» **Task prompt**
Set down the listing below verbatim, but only from its first line through the line containing "and rubbed patches.".

» **Material shown**

>>>

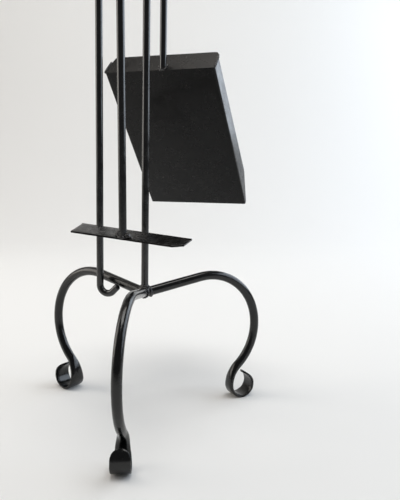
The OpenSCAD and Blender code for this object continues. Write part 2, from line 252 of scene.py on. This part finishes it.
def blob(bm, centre, size, seed=0.0, lumps=0.16):
    """A lump of weld metal: an uneven ball with its own size along x, y and z."""
    start = len(bm.verts)
    bmesh.ops.create_icosphere(bm, subdivisions=4, radius=1.0)
    bm.verts.ensure_lookup_table()
    for v in bm.verts[start:]:
        swell = 1 + lumps * noise.noise(v.co * 2.1 + Vector((seed, 0, 0)))
        swell += lumps * 0.4 * noise.noise(v.co * 5.3 + Vector((0, seed, 0)))
        sized = Vector((v.co.x * size[0], v.co.y * size[1], v.co.z * size[2]))
        v.co = Vector(centre) + sized * swell


# ---- materials ----

def iron(name, base, rough, metal=0.0, level=0.5, grain=14.0, bump=0.12, warm=0.0, scuff=0.25):
    """Black painted or waxed iron: mottled colour, uneven gloss, fine bumps and rubbed patches.

    base is the colour's brightness, warm adds red to its light parts, level is the coat's
    reflection, grain the scale of all the noises, and scuff the strength of the rubbed patches."""
    m = bpy.data.materials.new(name)
    m.use_nodes = True
    nodes, links = m.node_tree.nodes, m.node_tree.links
    shader = nodes["Principled BSDF"]
    shader.inputs["Metallic"].default_value = metal
    shader.inputs["Specular IOR Level"].default_value = level
    place = nodes.new("ShaderNodeTexCoord")

    def texture(scale, detail, roughness=0.6):
        t = nodes.new("ShaderNodeTexNoise")
        t.inputs["Scale"].default_value = scale
        t.inputs["Detail"].default_value = detail
        t.inputs["Roughness"].default_value = roughness
        links.new(place.outputs["Object"], t.inputs["Vector"])
        return t

    def ramp(source, stops):
        r = nodes.new("ShaderNodeValToRGB")
        r.color_ramp.elements[0].position, r.color_ramp.elements[0].color = stops[0]
        r.color_ramp.elements[1].position, r.color_ramp.elements[1].color = stops[1]
        links.new(source, r.inputs["Fac"])
        return r

    dark = (base * 0.7, base * 0.7, base * 0.73, 1)
    light = (base * 1.5 + warm, base * 1.45 + warm * 0.8, base * 1.42 + warm * 0.6, 1)
    mottle = ramp(texture(grain * 3, 5).outputs["Fac"], ((0.35, dark), (0.68, light)))
    # rubbed patches, where the black is thin
    patches = ramp(texture(grain * 1.3, 7, 0.72).outputs["Fac"],
                   ((0.6, (0, 0, 0, 1)), (0.78, (scuff, scuff, scuff, 1))))
    mix = nodes.new("ShaderNodeMix")
    mix.data_type = "RGBA"
    colour_a, colour_b, mixed = mix.inputs[6], mix.inputs[7], mix.outputs[2]
    links.new(patches.outputs["Color"], mix.inputs["Factor"])
    links.new(mottle.outputs["Color"], colour_a)
    colour_b.default_value = (base * 4 + warm, base * 3.9 + warm, base * 3.8 + warm, 1)
    links.new(mixed, shader.inputs["Base Color"])
    gloss = nodes.new("ShaderNodeMapRange")
    gloss.inputs["From Min"].default_value = 0.3
    gloss.inputs["From Max"].default_value = 0.7
    gloss.inputs["To Min"].default_value = rough - 0.09
    gloss.inputs["To Max"].default_value = rough + 0.11
    links.new(texture(grain * 5, 6).outputs["Fac"], gloss.inputs["Value"])
    links.new(gloss.outputs["Result"], shader.inputs["Roughness"])
    fine = nodes.new("ShaderNodeBump")
    fine.inputs["Strength"].default_value = bump
    fine.inputs["Distance"].default_value = 0.0006
    links.new(texture(grain * 42, 4).outputs["Fac"], fine.inputs["Height"])
    coarse = nodes.new("ShaderNodeBump")
    coarse.inputs["Strength"].default_value = bump * 1.2
    coarse.inputs["Distance"].default_value = 0.0012
    links.new(texture(grain * 8, 3).outputs["Fac"], coarse.inputs["Height"])
    links.new(fine.outputs["Normal"], coarse.inputs["Normal"])
    links.new(coarse.outputs["Normal"], shader.inputs["Normal"])
    return m


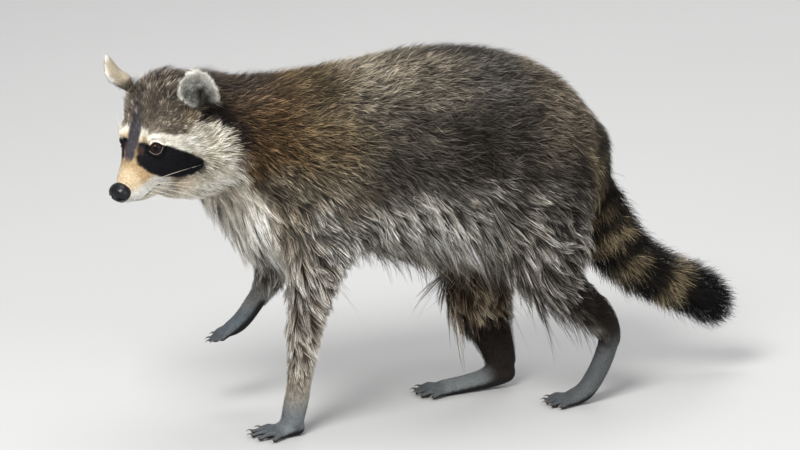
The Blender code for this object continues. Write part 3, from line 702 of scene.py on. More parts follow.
def shape_face(co):
    h = in_head(co)
    a, b, c, r, side = eye_coords(h)
    ball = np.sqrt(np.maximum(EYE_RADIUS**2 - a * a - b * b, 0.0))
    # how far the ball stands at the edge of the opening, and the lid's height beyond it
    scale = 1 / np.maximum(r, 1e-3)
    edge = np.sqrt(np.maximum(EYE_RADIUS**2 - (a * scale) ** 2 - (b * scale) ** 2, 0.0))
    away = (r - 1) * OPEN_UP
    lid = edge + 0.75 - 0.10 * away - 0.035 * away**2 + 0.55 * np.exp(-(((away - 1.6) / 1.1) ** 2)) * (b > 0)
    inside = ball - 2.2
    target = np.where(r < 1, mix(inside, edge + 0.75, ramp(0.86, 1.0, r)), mix(lid, c, ramp(1.25, 2.3, r)))
    near = (r < 2.3) & (c > -6) & (np.abs(a) < 16)
    change = np.where(near, target - c, 0.0)
    flip = np.stack([np.ones(len(h)), side, np.ones(len(h))], axis=1)
    h = h + (EYE_OUT * flip) * change[:, None]
    # a fold above the upper lid
    fold = np.exp(-(((away - 4.3) / 0.9) ** 2)) * (b > 0) * near * 0.5
    h = h - (EYE_OUT * flip) * fold[:, None]
    # the mouth's line, and the upper lip over it
    mirrored = h * np.array((1, 1, 1))
    mirrored[:, 1] = np.abs(mirrored[:, 1])
    dist, arc = nearest_on(mirrored, MOUTH)
    fade = ramp(44, 34, arc) * (h[:, 0] > -50)
    centre = np.array((-22, 0, -6.0))
    outward = unit(h - centre)
    h = h - outward * (1.9 * np.exp(-((dist / 1.1) ** 2)) * fade)[:, None]
    lip = np.exp(-(((dist - 3.0) / 1.8) ** 2)) * (h[:, 2] > -13.5) * fade
    h = h + outward * (0.5 * lip)[:, None]
    return at_head(h)


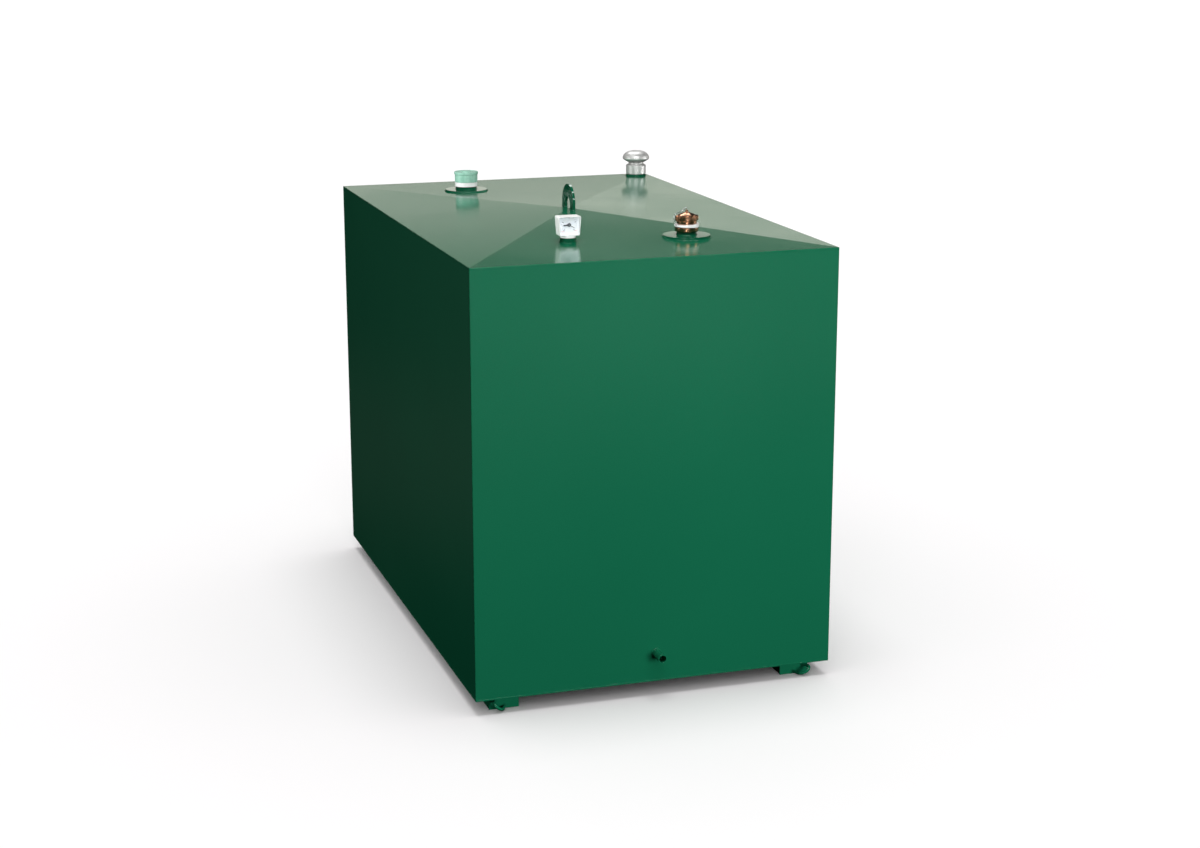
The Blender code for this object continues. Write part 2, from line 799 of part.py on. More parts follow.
def vent(frame):
    """A green socket, a turned aluminium body and the mushroom hood."""
    point = roof_point("vent", VENT_AT, frame)
    socket = [
        (VENT_RADIUS, VENT_SOCKET_TOP),
        (VENT_RADIUS, 0),
        (VENT_BORE, 0),
        (VENT_BORE, VENT_SOCKET_TOP),
    ]
    turned("vent_socket", socket, green_paint(), point, ROUND, follow_roof(VENT_AT, 0.003))
    metal = cast_aluminium()
    low = VENT_SOCKET_TOP + SEAT
    body = [
        (0.0255, VENT_BODY_TOP),
        (0.0276, 0.0415),
        (0.0334, 0.0385),
        (VENT_RADIUS, 0.0370),
        (VENT_RADIUS, low + 0.0022),
        (VENT_RADIUS - 0.0018, low),
        (VENT_BORE, low),
        (VENT_BORE, VENT_BODY_TOP),
    ]
    turned("vent_body", body, metal, point)
    under = VENT_BODY_TOP + SEAT
    hood = [
        (0, HOOD_TOP),
        (0.016, HOOD_TOP - 0.0006),
        (0.027, HOOD_TOP - 0.0032),
        (0.036, HOOD_TOP - 0.0080),
        (0.0430, HOOD_TOP - 0.0140),
        (0.0461, 0.0676),
        (0.0468, 0.0615),
        (0.0445, 0.0578),
        (0.0320, 0.0502),
        (0.0262, under),
        (0.0190, under),
        (0.0190, under + 0.012),
        (0, under + 0.012),
    ]
    turned("vent_hood", hood, metal, point, 48)


def inspection_fitting(frame):
    """Flange and socket, a white plastic ring and the pale green cap."""
    point = roof_point("inspection_point", INSPECTION_AT, frame)
    flange_and_socket(
        "inspection", "inspection_socket", INSPECTION_AT, point,
        INSPECTION_RADIUS, INSPECTION_SOCKET_TOP,
    )
    low = INSPECTION_SOCKET_TOP + SEAT
    edge = 0.0008
    ring = [
        (RING_RADIUS - edge, RING_TOP),
        (RING_RADIUS, RING_TOP - edge),
        (RING_RADIUS, low + edge),
        (RING_RADIUS - edge, low),
        (NECK_BORE, low),
        (NECK_BORE, RING_TOP),
    ]
    turned("inspection_ring", ring, white_plastic(), point)
    under = RING_TOP + SEAT
    inside = PLASTIC_CAP_RADIUS - PLASTIC_CAP_WALL
    dish = PLASTIC_CAP_TOP - 0.0015
    boss = 0.0150
    cap = [
        (0, PLASTIC_CAP_TOP + 0.0020),
        (boss - 0.001, PLASTIC_CAP_TOP + 0.0020),
        (boss, PLASTIC_CAP_TOP + 0.0012),
        (boss, dish),
        (PLASTIC_CAP_LIP - 0.0050, dish),
        (PLASTIC_CAP_LIP - 0.0040, PLASTIC_CAP_TOP - 0.0002),
        (PLASTIC_CAP_LIP - 0.0012, PLASTIC_CAP_TOP),
        (PLASTIC_CAP_LIP, PLASTIC_CAP_TOP - 0.0012),
        (PLASTIC_CAP_LIP - 0.0002, PLASTIC_CAP_LIP_LOW + 0.0016),
        (PLASTIC_CAP_RADIUS, PLASTIC_CAP_LIP_LOW),
        (PLASTIC_CAP_RADIUS, under),
        (inside, under),
        (inside, dish - PLASTIC_CAP_WALL),
        (0, dish - PLASTIC_CAP_WALL),
    ]
    turned("inspection_cap", cap, mint_plastic(), point)


def build():
    clear_scene()
    frame = empty("tank_frame", (0, OUTLET_REACH / 2, FOOT_HEIGHT))
    front = shell(frame)
    roof(frame)
    lifting_eye(frame)
    outlet(frame, front)
    skids(frame)
    tie_down_loops(frame)
    gauge(frame)
    fill_point(frame)
    vent(frame)
    inspection_fitting(frame)


build()
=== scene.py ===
# %% Load the solid model
import math

import bmesh
import bpy
from mathutils import Matrix, Vector


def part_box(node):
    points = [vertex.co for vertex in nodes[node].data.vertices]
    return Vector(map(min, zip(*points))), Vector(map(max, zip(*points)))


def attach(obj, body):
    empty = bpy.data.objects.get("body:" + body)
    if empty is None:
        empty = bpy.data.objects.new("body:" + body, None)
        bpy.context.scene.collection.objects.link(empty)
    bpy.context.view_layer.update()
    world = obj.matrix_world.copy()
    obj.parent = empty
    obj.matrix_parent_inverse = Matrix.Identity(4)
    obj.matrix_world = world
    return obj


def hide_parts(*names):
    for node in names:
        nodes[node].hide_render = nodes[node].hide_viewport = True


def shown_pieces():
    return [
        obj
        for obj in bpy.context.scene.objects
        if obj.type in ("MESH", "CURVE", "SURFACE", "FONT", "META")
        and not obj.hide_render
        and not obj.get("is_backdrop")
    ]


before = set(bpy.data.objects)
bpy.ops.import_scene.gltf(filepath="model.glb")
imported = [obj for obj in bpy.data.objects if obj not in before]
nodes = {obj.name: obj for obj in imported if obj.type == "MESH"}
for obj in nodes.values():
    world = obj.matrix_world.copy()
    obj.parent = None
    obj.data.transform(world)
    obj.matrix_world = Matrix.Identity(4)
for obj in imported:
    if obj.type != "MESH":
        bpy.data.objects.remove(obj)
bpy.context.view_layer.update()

# %% [markdown]
# # A steel fuel tank on two skids
# This lesson dresses a solid model of a rectangular fuel tank until it looks like the real one in a
# studio. The solid model gives every place and size. Each step builds one fitting with more detail than
# the solid has, or gives a finish to a plate whose shape is already right.

# %% [markdown]
# ## The camera
# The tank is seen from a little above and from its left. The lens is long, so its edges stay almost
# parallel. The camera comes first, because every choice of light and detail is judged through it. Its
# place was worked out from the tank's visible corners, which is surer than moving it by eye.

# %% Camera
CAMERA_PLACE = (-1.99632, -6.37871, 2.31139)
LOOKS_DOWN = 0.24771
LOOKS_RIGHT = 0.31677


def in_scene(name, data):
    """Makes an object of a camera, light, mesh or curve and puts it in the scene."""
    made = bpy.data.objects.new(name, data)
    bpy.context.scene.collection.objects.link(made)
    return made


camera = in_scene("camera", bpy.data.cameras.new("camera"))
camera.location = CAMERA_PLACE
camera.rotation_euler = (math.pi / 2 - LOOKS_DOWN, 0, -LOOKS_RIGHT)
camera.data.sensor_width = 36
camera.data.lens = 64.553
bpy.context.scene.camera = camera
print("camera lens in mm:", camera.data.lens)

# %% [markdown]
# ## The studio floor
# The tank stands on a white sweep that fades into a white wall. A plane does it. It is hidden from
# reflections and from bounced light, so that the dark side of the tank stays dark, and it glows a
# little, so that even its shadow stays pale.

# %% Floor
def linear(red, green, blue):
    """A colour as read off a screen, 0 to 255, in the linear values that a shader takes."""
    values = []
    for level in (red, green, blue):
        share = level / 255
        values.append(share / 12.92 if share <= 0.04045 else ((share + 0.055) / 1.055) ** 2.4)
    return (*values, 1.0)


def mesh_object(name, points, faces, edges=()):
    """An object with a mesh of points and faces, or of points and edges."""
    mesh = bpy.data.meshes.new(name)
    mesh.from_pydata(points, edges, faces)
    return in_scene(name, mesh)


FLOOR_REACH = 60.0
FLOOR_GLOW = 0.012

corners = [(-1, -1), (1, -1), (1, 1), (-1, 1)]
floor = mesh_object("floor", [(x * FLOOR_REACH, y * FLOOR_REACH, 0) for x, y in corners], [(0, 1, 2, 3)])
sweep = bpy.data.materials.new("white_sweep")
sweep.use_nodes = True
sweep_shader = sweep.node_tree.nodes["Principled BSDF"]
sweep_shader.inputs["Base Color"].default_value = (0.905, 0.890, 0.898, 1)
sweep_shader.inputs["Roughness"].default_value = 0.9
sweep_shader.inputs["Specular IOR Level"].default_value = 0.0
sweep_shader.inputs["Emission Color"].default_value = (1, 1, 1, 1)
sweep_shader.inputs["Emission Strength"].default_value = FLOOR_GLOW
floor.data.materials.append(sweep)
floor.visible_glossy = False
floor.visible_diffuse = False
floor.visible_transmission = False
floor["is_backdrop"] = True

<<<

» **Task output**
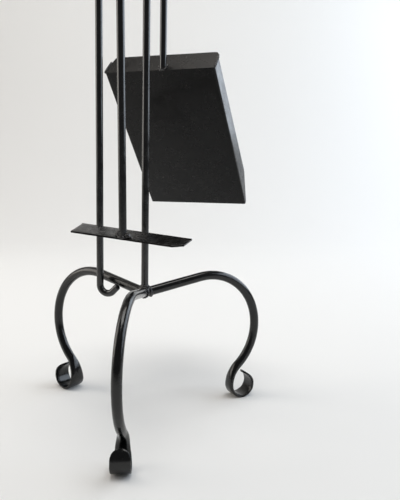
The OpenSCAD and Blender code for this object continues. Write part 2, from line 252 of scene.py on. This part finishes it.
def blob(bm, centre, size, seed=0.0, lumps=0.16):
    """A lump of weld metal: an uneven ball with its own size along x, y and z."""
    start = len(bm.verts)
    bmesh.ops.create_icosphere(bm, subdivisions=4, radius=1.0)
    bm.verts.ensure_lookup_table()
    for v in bm.verts[start:]:
        swell = 1 + lumps * noise.noise(v.co * 2.1 + Vector((seed, 0, 0)))
        swell += lumps * 0.4 * noise.noise(v.co * 5.3 + Vector((0, seed, 0)))
        sized = Vector((v.co.x * size[0], v.co.y * size[1], v.co.z * size[2]))
        v.co = Vector(centre) + sized * swell


# ---- materials ----

def iron(name, base, rough, metal=0.0, level=0.5, grain=14.0, bump=0.12, warm=0.0, scuff=0.25):
    """Black painted or waxed iron: mottled colour, uneven gloss, fine bumps and rubbed patches.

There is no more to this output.